Inzwischen kommt der Journalist einem ziemlich abstoßenden Geheimnis auf die Spur. Ein bekannter Herzspezialist, Dr. Morray, der sich auch einmal mit NDEs beschäftigte, und dem Julie hinterherläuft, um an seine Ergebnisse heranzukommen, hat eine Frau, die seit dreißig Jahren im Koma liegt. Das weiß aber keiner, und so hat er noch eine Frau, die viel jünger ist als er. Mit der will nun Peter Jacobs etwas anfangen, während Julie mit ihm will... Genügend verwirrt? Jedenfalls ist die derzeitige Frau Morrays seine Tochter, die von der Koma- Frau nach ihrem Hirntod zur Welt gebracht wurde, Peter Jacobs ist der Zwilling davon. Das macht es auch nicht einfacher, nicht wahr?
Zwischendurch bringt das Kalte immer mal wieder auf höchst grausige Weise Leute um, meist nur, um zu sehen, ob es dabei etwas empfinden kann. Der Leser wird dadurch allerdings schön bei der Stange gehalten.
Am Schluß des Buches begegnen sich Rak, der Inder und Julie, das Kalte verliert sein geborgtes Leben, als die Koma-Mutter stirbt, und Peter Jacobs opfert sich, um seinem schwachsinnigen Freund das Leben zu retten. Rak spricht zu dem Inder, und es ist zweifelhaft, ob er wirklich so böse ist, wie der Auftrag des Meisters glauben ließ. Was er sagt, ist jedoch schwer verständlich, aber schon der Umstand, daß er das erneute zur Erde Kommen von Kali ankündigt, erweckt schlimme Ahnungen.

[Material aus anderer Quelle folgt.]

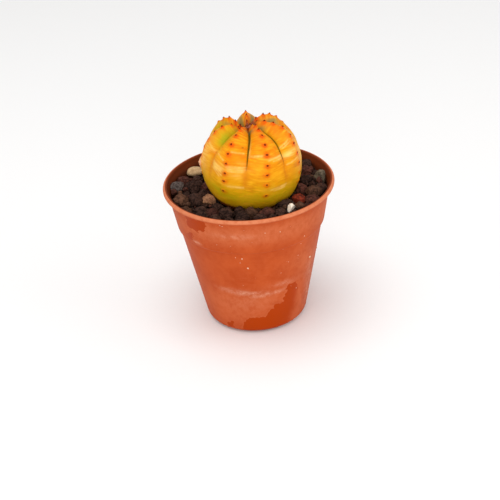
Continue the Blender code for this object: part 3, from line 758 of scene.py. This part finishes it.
tip = PLANT_CENTRE + Matrix.Rotation(PLANT_LEAN, 3, "Y") @ Vector((0, 0, -TAPROOT_DEPTH))
top = Vector(world[0].mean(axis=0))

bm = bmesh.new()
rings = [[bm.verts.new(top)]]
rings += [[bm.verts.new(point) for point in ring] for ring in world.tolist()]
rings.append([bm.verts.new(tip)])
closed_skin(bm, rings[::-1])
plant = add_piece("ribbed_plant", bm)


def add_skin_field(name, grid):
    """A field over the skin's grid, with its first and last rings' means for the crown's point and the root's tip."""
    grid = np.broadcast_to(grid, azimuth.shape)
    add_field(plant.data, name, np.concatenate([[grid[0].mean()], grid.ravel(), [grid[-1].mean()]]))


# Olive and green patches of the skin; the cloud at azimuth -64 and polar angle 50 is painted shade on the upper left
# flank
GREEN_AND_SHADE_CLOUDS = (
    (-44, 107, 3.4, 5.5, 0.75), (-30, 115, 4.0, 4.0, 0.50), (0, 114, 9.0, 6.0, 0.40), (40, 114, 8.0, 6.0, 0.35),
    (-62, 86, 2.6, 14.0, 0.30), (100, 108, 9.0, 8.0, 0.5), (160, 108, 9.0, 9.0, 0.7), (215, 108, 8.0, 9.0, 0.6),
    (-105, 106, 6.0, 8.0, 0.6), (150, 60, 5.0, 16.0, 0.40), (-110, 62, 4.0, 18.0, 0.45), (245, 44, 4.0, 10.0, 0.50),
    (98, 46, 3.0, 12.0, 0.35), (-64, 50, 5.0, 14.0, 0.30),
)
# Pale patches of the skin; the tall strips at azimuths 80 and -80, near the ball's right and left edges, are a painted
# sheen where the light grazes
PALE_AND_SHEEN_CLOUDS = (
    (52, 67.5, 4.2, 3.2, 1.25), (80, 75, 4.0, 22.0, 0.75), (-80, 76, 3.2, 20.0, 0.70), (-47, 81, 3.0, 5.0, 0.75),
    (-22, 78, 3.8, 2.6, 0.60), (-21, 85, 2.2, 3.4, 0.35), (110, 68, 5.0, 4.0, 0.5), (170, 72, 6.0, 3.0, 0.5),
    (215, 80, 5.0, 3.0, 0.4), (112, 30, 3.0, 12.0, 0.35), (-62, 66, 3.0, 3.0, 0.35), (4, 62, 3.4, 1.6, 0.35),
    (28, 66, 3.2, 1.6, 0.45), (30, 102, 4.0, 2.0, 0.35), (-22, 99, 3.2, 1.8, 0.30), (-12, 70, 2.0, 2.0, 0.3),
)
# Thin pale scratches that run with the bands: both ends as (azimuth, polar angle), and the width in mm
STREAKS = (
    ((-7.2, 32), (-6.6, 62), 0.42), ((-55, 76), (-37, 83), 0.26), ((-54, 79), (-38, 86), 0.24), ((-53, 82), (-39, 89), 0.24), ((-52, 85), (-42, 91), 0.18),
    ((-33, 77), (-9, 74.6), 0.26), ((-31, 79.5), (-10, 77.5), 0.24), ((-31, 82), (-12, 80), 0.22),
    ((18, 68), (38, 64.5), 0.26), ((24, 69.5), (36, 68), 0.18), ((20, 103), (40, 100), 0.30), ((24, 105), (38, 103), 0.22),
    ((-7, 61), (10, 62), 0.30), ((-30, 60), (-14, 58.5), 0.26), ((-84, 60), (-60, 66), 0.28), ((-30, 100), (-12, 99), 0.30),
    ((43, 78), (64, 76), 0.26), ((44, 56), (60, 53), 0.30), ((46, 58), (62, 55.5), 0.22), ((-50, 66), (-38, 71), 0.24),
    ((100, 70), (122, 72), 0.28), ((135, 66), (176, 69), 0.28), ((190, 75), (226, 72), 0.28), ((-120, 70), (-90, 74), 0.26),
)
GREEN_FURROWS = {-58.5: 0.78, -9.5: 0.30, 41.8: 0.42, 98.6: 0.5, 156.0: 0.8, 207.5: 0.9, 254.6: 0.8}

FURROW_GREEN_WIDTH = {-58.5: 2.4, -9.5: 1.0}
furrow_green = np.zeros(azimuth.shape)
for degrees_round, strength in GREEN_FURROWS.items():
    apart = np.abs((azimuth - math.radians(degrees_round) + math.pi) % math.tau - math.pi)
    stripe = strength * np.exp(-((from_furrow / FURROW_GREEN_WIDTH.get(degrees_round, 1.3)) ** 2))
    furrow_green = np.where(apart < math.radians(24), stripe, furrow_green)
furrow_green = furrow_green * soft_step(8, 18, theta_grid) * (1 - soft_step(48, 68, theta_grid))
streaks = np.zeros(azimuth.shape)
for start, end, width in STREAKS:
    streaks = np.maximum(streaks, streak(start, end, width))
dots = np.maximum(streak((-17.2, 51.5), (-16.6, 51.5), 0.20), 0.7 * streak((-89.3, 33.9), (-88.7, 33.9), 0.24))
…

Und die schlimmste davon ist: es gibt eine Fortsetzung!
Übernatürlicher Horror, verstrickt mit einer gut erzählten Kriminalhandlung, eine Prise indische Esoterik dazu - ein sehr interessantes Buch. Ich werde sicher Ausschau halten, ob "The Cold One II - Seedling" erschienen ist.